The grand Hull City Hall in Queen Victoria Square. From the little we saw of Hull we were surprisingly impressed. We’ll have to come back when we have more time.
It’s day 31 and we are driving down from Newcastle along the Durham Heritage Coast and into the North Yorkshire Moors. Plenty of lighthouses, and a surprising mixture of coastlines from industrial to picturesque.
Photo of the day
Views towards Saltburn and Hunt Cliff from Marske-by-the-Sea.
After a small potter around the shops in a very rainy Newcastle city centre, we managed to get lost driving out to South Shields, and ended up driving over the Tyne Bridge three times! Eventually we arrived at Littlehaven Beach and Promenade, with its views past the bright red lighthouse to Tynemouth Priory and Castle on the north side of the Tyne.
An intriguing cluster of sculptures by Juan Munoz, called ‘Conversation Piece’ at Littlehaven Beach and Promenade.
Souter Lighthouse precariously close to the cliffs at Marsden Bay.
Another National Trust property, so we made use of our membership.
Despite the weather we had great views from the top of the lighthouse back towards Marsden Bay & South Shields.
The helpful National Trust guide explained about the lighthouse and lens to us, and gave it a little spin.
Inside the lens, a very weird feeling as it spun around.
Totally agree with this message on the lighthouse keeper’s mantle piece.
More lighthouses at Seaburn, Roker Lighthouse on the left and The White Lighthouse on the right.
The White Lighthouse at Roker beach looking very smart with its large weather vain on top.
A bit of a renovation going on at Roker Lighthouse at the end of Roker Pier.
Trying to get a photo crossing the Wearmouth Bridge at Sunderland.
Wow, the sun is finally peeping through the clouds today. Seaham Beach and Seaham Lighthouse at the end of the north breakwater.
The rusty steel Tommy sculpture on the Terrace Green at Seaham. The World War One Soldier was pretty huge at almost three meters tall. Officially named Eleven ‘O’ One, after the minute of armistice peace at 11am on the 11th November 1918.
And more rusty sculptures at Nose’s Point along the National Trust Durham Coast. ‘Ps in a Pod’ in cast iron by Louise Plant, expressing human energy and movement.

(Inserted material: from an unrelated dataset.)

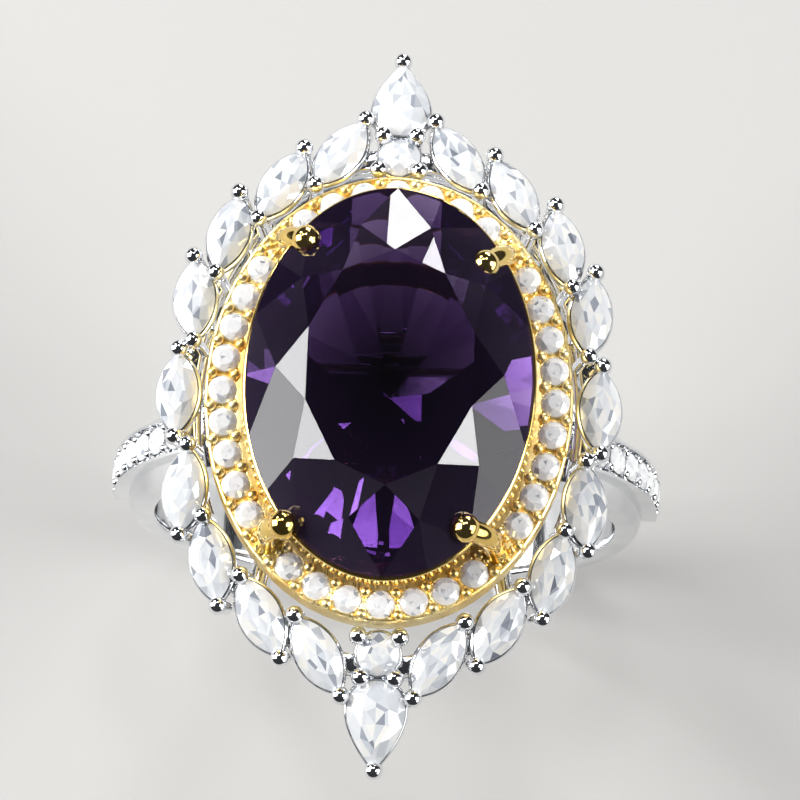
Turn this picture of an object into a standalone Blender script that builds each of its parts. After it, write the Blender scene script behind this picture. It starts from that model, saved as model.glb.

Despite a bit of dull road through the Blackhall area, we found these great views by making a short detour down to the coast at Blackhall Rocks. The view south east to Hartlepool.
And the views back north along Durham Heritage Coast.

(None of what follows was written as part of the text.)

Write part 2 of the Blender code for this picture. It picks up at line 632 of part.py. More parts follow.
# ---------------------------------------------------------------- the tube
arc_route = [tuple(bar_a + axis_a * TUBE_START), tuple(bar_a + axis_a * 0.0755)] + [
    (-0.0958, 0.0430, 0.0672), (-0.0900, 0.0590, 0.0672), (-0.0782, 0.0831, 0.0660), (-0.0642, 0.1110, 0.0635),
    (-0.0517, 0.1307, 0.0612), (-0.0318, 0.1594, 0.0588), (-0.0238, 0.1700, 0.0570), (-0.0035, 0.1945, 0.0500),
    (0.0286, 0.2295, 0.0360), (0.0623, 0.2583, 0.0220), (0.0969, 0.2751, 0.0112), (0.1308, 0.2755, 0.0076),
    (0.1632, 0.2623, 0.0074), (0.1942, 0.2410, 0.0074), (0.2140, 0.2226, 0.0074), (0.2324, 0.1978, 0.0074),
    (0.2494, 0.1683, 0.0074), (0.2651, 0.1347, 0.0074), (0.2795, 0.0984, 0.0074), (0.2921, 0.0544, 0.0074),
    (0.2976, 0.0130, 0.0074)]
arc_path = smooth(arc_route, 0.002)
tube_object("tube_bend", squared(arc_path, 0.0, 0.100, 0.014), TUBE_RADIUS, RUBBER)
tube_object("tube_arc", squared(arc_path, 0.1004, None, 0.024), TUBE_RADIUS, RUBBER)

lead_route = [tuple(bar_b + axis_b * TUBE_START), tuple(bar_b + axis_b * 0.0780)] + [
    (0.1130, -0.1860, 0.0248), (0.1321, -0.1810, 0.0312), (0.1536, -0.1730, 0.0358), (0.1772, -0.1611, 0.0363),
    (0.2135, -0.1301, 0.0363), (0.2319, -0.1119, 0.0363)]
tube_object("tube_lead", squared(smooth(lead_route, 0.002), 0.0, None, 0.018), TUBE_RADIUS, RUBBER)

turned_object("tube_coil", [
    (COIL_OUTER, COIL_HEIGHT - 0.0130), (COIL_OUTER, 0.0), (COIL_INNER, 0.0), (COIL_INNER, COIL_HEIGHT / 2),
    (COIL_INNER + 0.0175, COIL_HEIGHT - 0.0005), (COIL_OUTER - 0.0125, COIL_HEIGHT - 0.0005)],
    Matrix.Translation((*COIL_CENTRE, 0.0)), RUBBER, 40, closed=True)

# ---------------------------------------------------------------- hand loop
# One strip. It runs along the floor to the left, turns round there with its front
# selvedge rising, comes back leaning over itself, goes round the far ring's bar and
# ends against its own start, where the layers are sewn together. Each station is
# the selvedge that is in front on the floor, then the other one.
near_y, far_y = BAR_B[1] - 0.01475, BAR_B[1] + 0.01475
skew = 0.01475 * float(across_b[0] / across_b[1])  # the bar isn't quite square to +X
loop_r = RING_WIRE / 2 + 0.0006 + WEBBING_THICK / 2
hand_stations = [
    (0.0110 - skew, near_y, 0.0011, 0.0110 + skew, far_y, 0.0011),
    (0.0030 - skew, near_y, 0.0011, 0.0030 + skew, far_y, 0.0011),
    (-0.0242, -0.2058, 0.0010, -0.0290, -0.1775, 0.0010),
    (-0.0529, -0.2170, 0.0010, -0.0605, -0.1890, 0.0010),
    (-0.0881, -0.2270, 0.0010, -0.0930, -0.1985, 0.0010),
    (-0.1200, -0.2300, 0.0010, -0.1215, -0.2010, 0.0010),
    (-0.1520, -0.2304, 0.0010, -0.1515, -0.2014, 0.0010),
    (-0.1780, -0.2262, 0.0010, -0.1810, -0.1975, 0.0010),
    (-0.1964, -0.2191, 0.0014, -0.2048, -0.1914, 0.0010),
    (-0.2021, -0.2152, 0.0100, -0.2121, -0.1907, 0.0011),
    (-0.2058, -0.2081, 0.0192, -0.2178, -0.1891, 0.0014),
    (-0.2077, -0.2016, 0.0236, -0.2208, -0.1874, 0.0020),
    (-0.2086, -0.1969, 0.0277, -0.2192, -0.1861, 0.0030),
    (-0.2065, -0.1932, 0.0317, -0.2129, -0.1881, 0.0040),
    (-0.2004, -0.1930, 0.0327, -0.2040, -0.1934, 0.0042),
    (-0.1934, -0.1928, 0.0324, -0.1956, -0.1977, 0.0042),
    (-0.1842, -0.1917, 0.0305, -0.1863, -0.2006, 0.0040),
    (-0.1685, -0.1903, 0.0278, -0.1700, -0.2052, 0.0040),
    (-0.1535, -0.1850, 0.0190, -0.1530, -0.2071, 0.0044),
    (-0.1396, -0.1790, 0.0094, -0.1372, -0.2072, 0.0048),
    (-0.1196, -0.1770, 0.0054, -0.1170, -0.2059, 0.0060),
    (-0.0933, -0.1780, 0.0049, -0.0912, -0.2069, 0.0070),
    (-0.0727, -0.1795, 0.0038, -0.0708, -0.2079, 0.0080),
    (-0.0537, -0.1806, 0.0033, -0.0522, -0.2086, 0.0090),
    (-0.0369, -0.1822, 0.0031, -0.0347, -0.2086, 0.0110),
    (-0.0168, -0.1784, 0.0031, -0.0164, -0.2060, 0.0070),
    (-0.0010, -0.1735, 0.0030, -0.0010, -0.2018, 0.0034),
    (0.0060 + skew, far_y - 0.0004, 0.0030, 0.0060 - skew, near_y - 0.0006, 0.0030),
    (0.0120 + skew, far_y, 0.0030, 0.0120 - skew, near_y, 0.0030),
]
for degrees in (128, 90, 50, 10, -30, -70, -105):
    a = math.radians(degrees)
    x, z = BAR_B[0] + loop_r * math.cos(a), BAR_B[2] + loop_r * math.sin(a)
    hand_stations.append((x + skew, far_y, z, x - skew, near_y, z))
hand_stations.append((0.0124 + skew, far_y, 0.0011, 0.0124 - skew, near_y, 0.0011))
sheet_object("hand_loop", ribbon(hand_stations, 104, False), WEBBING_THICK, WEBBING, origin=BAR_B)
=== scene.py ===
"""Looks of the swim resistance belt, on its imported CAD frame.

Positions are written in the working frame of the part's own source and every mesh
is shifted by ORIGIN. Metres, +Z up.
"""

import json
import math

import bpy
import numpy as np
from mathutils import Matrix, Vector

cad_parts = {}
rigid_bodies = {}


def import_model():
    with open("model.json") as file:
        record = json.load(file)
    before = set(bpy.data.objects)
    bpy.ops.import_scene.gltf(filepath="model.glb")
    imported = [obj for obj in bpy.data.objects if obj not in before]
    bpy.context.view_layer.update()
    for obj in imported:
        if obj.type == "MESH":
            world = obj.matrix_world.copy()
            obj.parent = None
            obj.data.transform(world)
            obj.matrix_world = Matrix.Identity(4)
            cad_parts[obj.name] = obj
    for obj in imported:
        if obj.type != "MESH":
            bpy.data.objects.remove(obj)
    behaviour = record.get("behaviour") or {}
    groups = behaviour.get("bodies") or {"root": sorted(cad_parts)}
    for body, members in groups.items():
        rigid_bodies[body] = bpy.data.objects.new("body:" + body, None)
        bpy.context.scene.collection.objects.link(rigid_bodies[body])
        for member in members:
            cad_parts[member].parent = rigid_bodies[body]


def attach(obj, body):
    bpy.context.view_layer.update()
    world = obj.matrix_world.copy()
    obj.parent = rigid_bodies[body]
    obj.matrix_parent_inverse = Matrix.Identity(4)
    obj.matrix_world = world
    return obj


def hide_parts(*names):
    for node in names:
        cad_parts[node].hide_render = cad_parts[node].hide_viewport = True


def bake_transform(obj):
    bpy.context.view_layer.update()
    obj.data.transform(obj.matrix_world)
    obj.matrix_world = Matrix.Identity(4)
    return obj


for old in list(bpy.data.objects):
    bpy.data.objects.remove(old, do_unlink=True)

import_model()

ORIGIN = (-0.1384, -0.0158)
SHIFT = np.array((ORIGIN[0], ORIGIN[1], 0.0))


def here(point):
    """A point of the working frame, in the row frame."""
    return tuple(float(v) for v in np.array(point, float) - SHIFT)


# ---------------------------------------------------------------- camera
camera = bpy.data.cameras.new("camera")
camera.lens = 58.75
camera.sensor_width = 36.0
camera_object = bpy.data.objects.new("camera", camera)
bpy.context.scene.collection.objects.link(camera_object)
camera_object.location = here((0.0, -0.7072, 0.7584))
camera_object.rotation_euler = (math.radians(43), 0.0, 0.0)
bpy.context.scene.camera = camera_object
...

Lots of birds keeping their beady eyes on us at the Heugh Light at Hartlepool Headland.
The Heugh Gun Battery, the only open air WWI museum in the UK.

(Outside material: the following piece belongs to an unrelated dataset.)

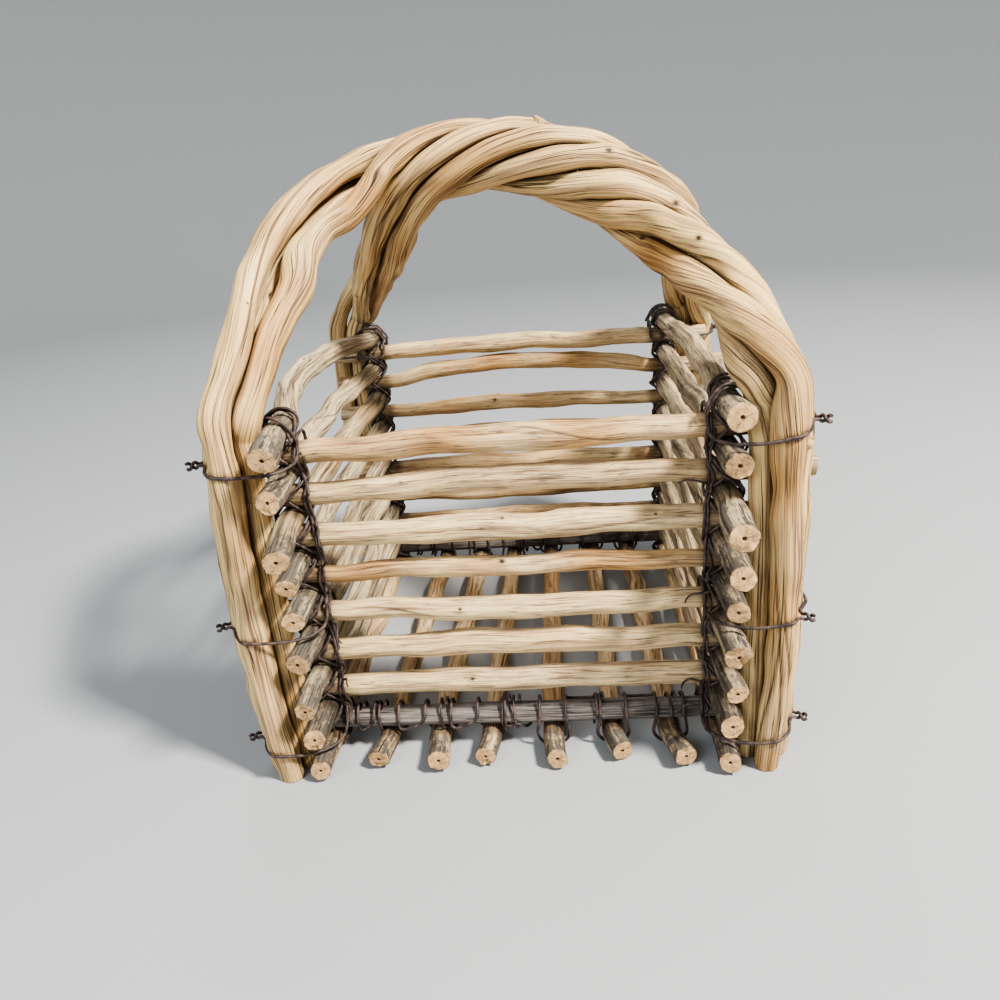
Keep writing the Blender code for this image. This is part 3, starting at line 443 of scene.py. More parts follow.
@dataclass
class Bar:
    """One turned, carved and bent bar.

    Attributes:
        name: name of the finished piece.
        line: the line that it is bent along.
        character: how rough it is.
        knots: its knots and swellings.
        splits: chips at its first end.
        sides: faces round it.
        step: distance between its rows.
        knot_rows: rows across a knot.
        swell: factor on its half widths.
        twist: places along it and the degrees that its grain has turned there.
        still: stretches (from, to) where it lies on other sticks, doesn't wander, and is darkened with
            painted shade and rust stain.
        tint: how much darker, redder and greyer it is than its kind, from 0 to 1.
    """

    name: str
    line: Line
    character: Character = field(default_factory=Character)
    knots: tuple[Knot, ...] = ()
    splits: tuple[Split, ...] = ()
    sides: int = 28
    step: float = 2.0 * MM
    knot_rows: int = 17
    swell: float = 1.0
    twist: tuple[tuple[float, float], ...] = ((0.0, 0.0), (1.0, 0.0))
    still: tuple[tuple[float, float], ...] = ()
    tint: Colour = (0.0, 0.0, 0.0)

    def profile(self) -> list[tuple[float, float]]:
        """Half of the blank's outline, as (share of the radius, place along)."""
        cut, rim = self.character, self.character.rim
        deep = 1.5 * MM if cut.pith > 0.0 else 0.1 * MM
        hole = max(cut.pith, 0.03)
        end = [(0.0, deep), (hole * 0.7, deep), (hole, deep * 0.3), (hole + 0.05, 0.0)]
        end += [(share, 0.0) for share in (0.3, 0.45, 0.6, 0.74, 0.86)]
        end += [(0.94, rim * 0.08), (0.985, rim * 0.4), (1.0, rim)]
        length = self.line.length
        close = [(1.0, rim + place * MM) for place in (0.5, 1.1, 1.8, 2.7, 3.9)]
        first, last = 5.2 * MM, length - 5.2 * MM
        rows = np.linspace(first, last, max(2, int((last - first) / self.step)))
        for knot in self.knots:
            middle, reach = knot.share * length, 1.3 * knot.size
            rows = rows[np.abs(rows - middle) > reach]
            rows = np.append(rows, np.linspace(middle - reach, middle + reach, self.knot_rows))
        rows = np.unique(rows[(rows >= first) & (rows <= last)])
        rows = rows[np.append(True, np.diff(rows) > 0.1 * MM)]
        body = [(1.0, float(place)) for place in rows]
        ends = end + close
        return ends + body + [(share, length - place) for share, place in reversed(ends)]

    def blank(self) -> bpy.types.Mesh:
        """Turn the straight blank on the lathe: a closed body round +Z, one long radius."""
        bm = bmesh.new()
        verts = [bm.verts.new((share, 0.0, place)) for share, place in self.profile()]
        edges = [bm.edges.new(pair) for pair in zip(verts, verts[1:])]
        bmesh.ops.spin(bm, geom=verts + edges, cent=(0, 0, 0), axis=(0, 0, 1),
                       angle=2.0 * math.pi, steps=self.sides, use_merge=True,
                       use_duplicate=False)
        bmesh.ops.remove_doubles(bm, verts=bm.verts, dist=1e-6)
        bmesh.ops.recalc_face_normals(bm, faces=bm.faces)
        mesh = bpy.data.meshes.new(self.name)
        bm.to_mesh(mesh)
        bm.free()
        return mesh

    def build(self, press=None) -> bpy.types.Object:
        """Carve the blank, bend it and write its attributes.

        Args:
            press: changes the bent points and returns (points, how much painted shade each gets
            for lying in a crevice), given (points, places along the bar).

        Returns:
            The piece, without a finish.
        """
        mesh = self.blank()
        flat = np.empty(len(mesh.vertices) * 3)
        mesh.vertices.foreach_get("co", flat)
        x, y, place = flat.reshape(-1, 3).T
        share, angle = np.hypot(x, y), np.arctan2(y, x)
        line, cut = self.line, self.character
        waves = Waves(self.name)
        radius = line.radius * self.swell
        turned = np.radians(np.interp(place / line.length, *zip(*self.twist)))

        free, shade_and_rust = np.ones_like(place), np.zeros_like(place)
        # Where the bar lies on other sticks it gets painted shade with some rust stain, strongest at the
        # crossing.
        for low, high in self.still:
            off = np.maximum(np.maximum(low - place, place - high), 0.0)
            free *= smooth_step(off / (14.0 * MM))
            shade_and_rust = np.maximum(shade_and_rust, 0.75 * np.exp(-(off / (3.5 * MM)) ** 2))
        girth = 1.0 + cut.girth * waves.along(place, 42.0 * MM) * (0.3 + 0.7 * free)
        girth += cut.oval * free * np.cos(
            2.0 * (angle + turned) + 3.0 * waves.along(place, 150.0 * MM))
        out = cut.ridge * waves.round(angle + turned, place, cut.ridge_counts, cut.ridge_length)
        out += 0.35 * cut.ridge * waves.round(angle + turned, place, (13, 17, 21),
                                              cut.ridge_length / 3.0)
        for _ in range(cut.grooves):
            middle = waves.random.uniform(0.0, line.length)
            half = waves.random.uniform(0.4, 1.0) * cut.groove_length
            around = waves.random.uniform(0.0, 2.0 * math.pi)
            around = around + 6.0 * MM / radius * waves.along(place, 3.0 * cut.groove_length)
            off = np.angle(np.exp(1j * (angle + turned - around))) * radius / cut.groove_width
            dip = np.exp(-off ** 2) * smooth_step(1.4 * (1.0 - np.abs(place - middle) / half))
            out -= cut.groove_depth * dip
            # Painted shade inside the drying split.
            shade_and_rust = np.maximum(shade_and_rust, dip)
        knotty, swirl = np.zeros_like(place), np.zeros_like(place)
        for knot in self.knots:
            off_place = (place - knot.share * line.length) / knot.size
            off_angle = np.angle(np.exp(1j * (angle - math.radians(knot.angle))))
            off_round = off_angle * radius / (knot.size * 0.7)
            off = off_place ** 2 + off_round ** 2
            eye = np.exp(-off * 7.0)
            out += knot.rise * np.exp(-off * 0.9) - knot.hole * eye
            knotty = np.maximum(knotty, knot.dark * np.exp(-off * 4.5))
            swirl -= 0.55 * off_angle * np.exp(-off * 1.1)

        ragged = cut.ragged * waves.round(angle, place, (2, 3, 5, 8, 12), 1.0)
        lean = waves.random.uniform(0.0, 2.0 * math.pi, 2)
        near = [smooth_step(1.0 - place / (5.0 * MM)),
                smooth_step(1.0 - (line.length - place) / (5.0 * MM))]
        slide = np.zeros_like(place)
        for end, sign in ((0, 1.0), (1, -1.0)):
            slope = cut.tilt * radius * share * np.cos(angle - lean[end])
            rough = ragged * smooth_step((share - 0.55) / 0.45)
            rough += 0.25 * cut.ragged * waves.round(angle, place, (3, 7), 1.0) * share
            slide += sign * near[end] * (slope + rough)
        for split in self.splits:
            off_angle = np.angle(np.exp(1j * (angle - math.radians(split.angle))))
            open_ = smooth_step(1.6 - np.abs(off_angle) / math.radians(split.width))
            open_ *= smooth_step((share - split.core) / 0.1)
            slide += split.depth * open_ * smooth_step(1.0 - place / (split.depth * 2.4))

        wide = line.at(place, line.wide) * self.swell * girth + out
        high = line.at(place, line.high) * self.swell * girth + out
        moved = place + slide
        sway = cut.sway * free
        middle = line.point(moved)
        across, beside = line.at(place, line.across), line.at(place, line.beside)
        middle = middle + across * (sway * waves.along(place, cut.sway_length))[:, None]
        middle = middle + beside * (sway * waves.along(place, cut.sway_length))[:, None]
        points = (middle + across * (share * wide * np.cos(angle))[:, None]
                  + beside * (share * high * np.sin(angle))[:, None])
        if press is not None:
            points, shaded = press(points, place)
            shade_and_rust = np.maximum(shade_and_rust, shaded)

        grain_angle = angle + turned + swirl
        start = waves.random.uniform(0.0, 9.0)
        grain = np.stack([share * radius * np.cos(grain_angle),
                          share * radius * np.sin(grain_angle), place + start], axis=1)
        sawn = smooth_step((0.985 - share) / 0.03)
        end = np.minimum(place, line.length - place)
        mesh.vertices.foreach_set("co", points.astype(np.float32).ravel())
        write(mesh, GRAIN, "FLOAT_VECTOR", "vector", grain)
        # The third mark is painted shade in crevices, partly rust stain at ties and crossings.
        write(mesh, MARKS_AND_SHADE, "FLOAT_VECTOR", "vector", np.stack([sawn, knotty, shade_and_rust], axis=1))
        write(mesh, AGE, "FLOAT_VECTOR", "vector",
              np.stack([end, place / line.length, np.full_like(place, radius)], axis=1))
        drift = np.maximum(1.0 + 0.9 * waves.along(place, 90.0 * MM), 0.0)
        write(mesh, TINT, "FLOAT_VECTOR", "vector", drift[:, None] * np.array([self.tint]))
        mesh.update()
        mesh.shade_smooth()
        mesh.set_sharp_from_angle(angle=math.radians(55.0))
        piece = bpy.data.objects.new(self.name, mesh)
        bpy.context.scene.collection.objects.link(piece)
        return piece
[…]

A nice welcome message on the gun battery gates 🙂
The masts of the H M S Trincomalee towering over some rather Dutch looking houses at the National Museum of the Royal Navy.
Driving over the River Tees at Middlesbrough we arrived at Redcar surrounded by steel plants and coke ovens (sadly now closed).
Despite the sorry state of the local industry there had been some effort to brighten up Redcar’s seafront with sculptures…
…and the pink Redcar Beacon, contrasting against the stormy sky.
As the stormy clouds passed over Marske-by-the-Sea it created really dramatic lighting over the view to Saltburn and Hunt Cliff.
The view back to Redcar and the offshore wind turbines.
The old Cliff Tramway down to the pier at Saltburn-by-the-Sea. The oldest operating cliff funicular of its type in the world.
Brightly painted beach huts curving around the beach at Whitby, our first stop along the North Yorkshire Moors coast.
The East and West Harbour Lighthouses marking the entrance to Whitby.
Whitby Abbey across the River Esk.
Whitby was larger than we had expected, but still kept a small town charm about it, with its quaint houses nestled around the harbour. Interestingly Whitby inspired Bram Stoker when writing ‘Dracula’ after staying there in 1890… though we didn’t see any vampires on our visit.
Robin Hood’s Bay
Before heading to Scarborough for the evening, we made a final stop of the day at the small fishing village of Robin Hood’s Bay, famous for smugglers!